LPSK menyebutkan, telah memberikan kompensasi kepada korban aksi terorisme dengan rincian Rp. 250 juta untuk korban meninggal dunia, korban luka berat Rp. 210 juta, korban luka sedang Rp. 115 juta, dan korban luka ringan Rp. 75 juta. Tidak hanya kompensasi, bantuan lain yaitu kesehatan, psikologis, dan psikososial juga diberikan LPSK kepada korban aksi terorisme.
Seperti yang diterima Kusuma Budi Sukmono, ayah dari Daniel Agung Putra Kusuma (15 tahun), korban meninggal dunia saat peristima bom di Gereja Pantekosta Pusat Surabaya (GPPS), jalan Arjuno, Surabaya, 13 Mei 2018. Saat itu Budi menjadi juru parkir di gereja GPPS, yang saat itu sedang bersama anaknya.
“Alhamdulillah LPSK memenuhi hak kita, jadi kita dapat kompensasi. Waktu itu kita dapat kompensasi diserahkan sama bu Khofifah berupa uang Rp. 250 juta, Anak saya meninggal,” tutur Kusuma Budi.
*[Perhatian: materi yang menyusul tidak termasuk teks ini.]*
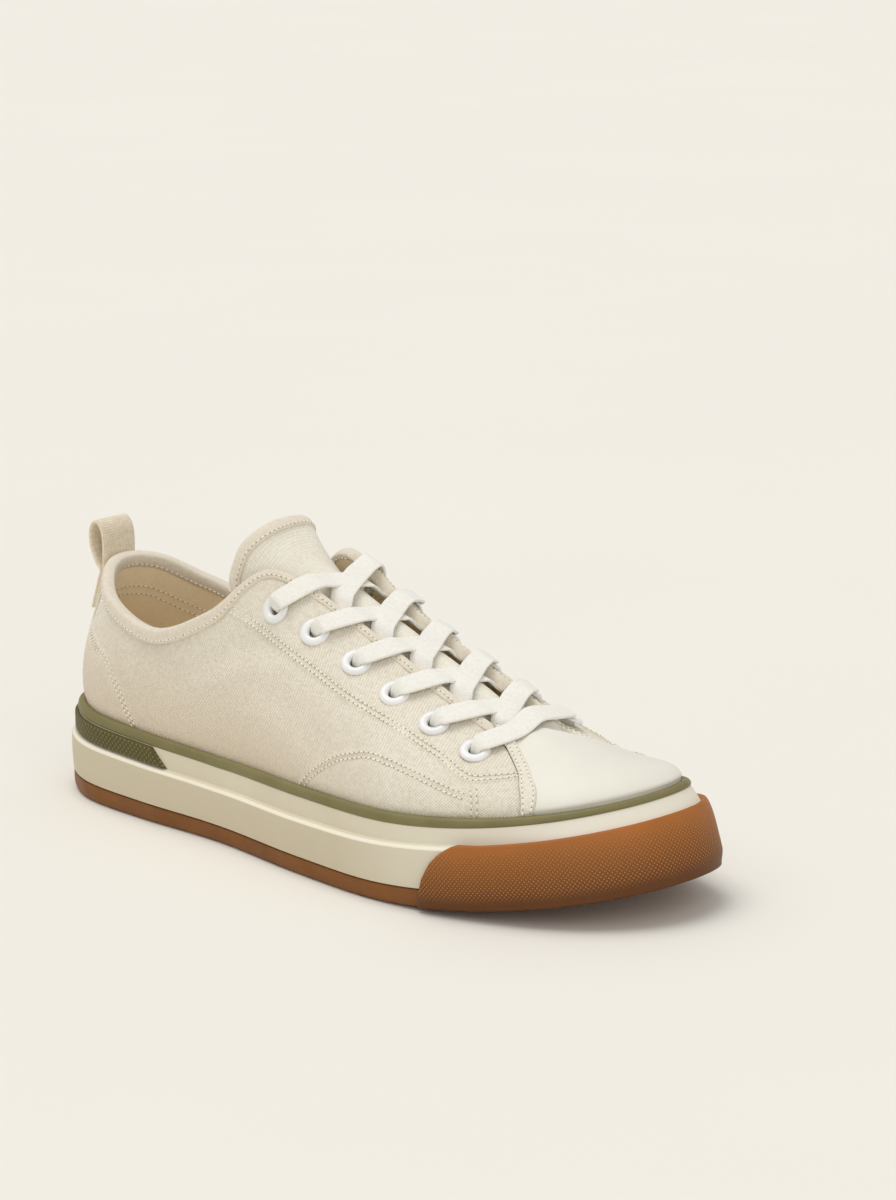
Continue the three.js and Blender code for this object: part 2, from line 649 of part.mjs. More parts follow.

Louis Andrew, anak dari Teddy Jamanto, korban luka saat serangan bom Teddy di Gereja Katolik Paroki Santa Maria Tak Bercela, Ngagel, Surabaya, juga mendapat bantuan dari LPSK. Namun, Teddy kemudian meninggal dunia pada Mei 2021, setelah sempat menjalani rawat jalan. Louis Andrew mengatakan, pasca menjadi korban serangan bom, ayahnya yang menjadi tulang punggung keluarga harus berhenti dari pekerjaannya dan tidak dapat bekerja sekitar satu tahun. Melalui putusan MK ini, ia masih berharap ada bantuan psikososial yang diberikan kepada ibunya, yang merasakan langsung dampak ekonomi pasca meninggalnya Teddy.

“Ini efeknya kan ekonomi, karena bapak waktu itu kan kerja, gara-gara sakit kemarin sempat satu tahun gak kerja, karena kepala itu masih ada pecahan kacanya. Kalau seandainya memungkinkan kita coba mengajukan bantuan psikososial,” ucapnya.
Traumatik dan kebingungan yang dialami korban bom gereja di Surabaya, menurut Fatkhul Khoir dari Kontras Surabaya, menjadi penyebab lebih dari separuh korban belum menerima kompensasi maupun bantuan dari LPSK.
“Mereka mengalami situasi dimana tidak tahu, sebenarnya lembaga yang punya kewenangan untuk mengeluarkan biaya kompensasi itu siapa. Memang di awal, korban banyak dilakukan pendataan oleh pemerintah baik itu kota maupun provinsi. Pendataan-pendataan itu membuat kebingungan di antara korban, bahkan sampai hari ini banyak yang masih ragu dengan adanya putusan ini,” sebut Khoir.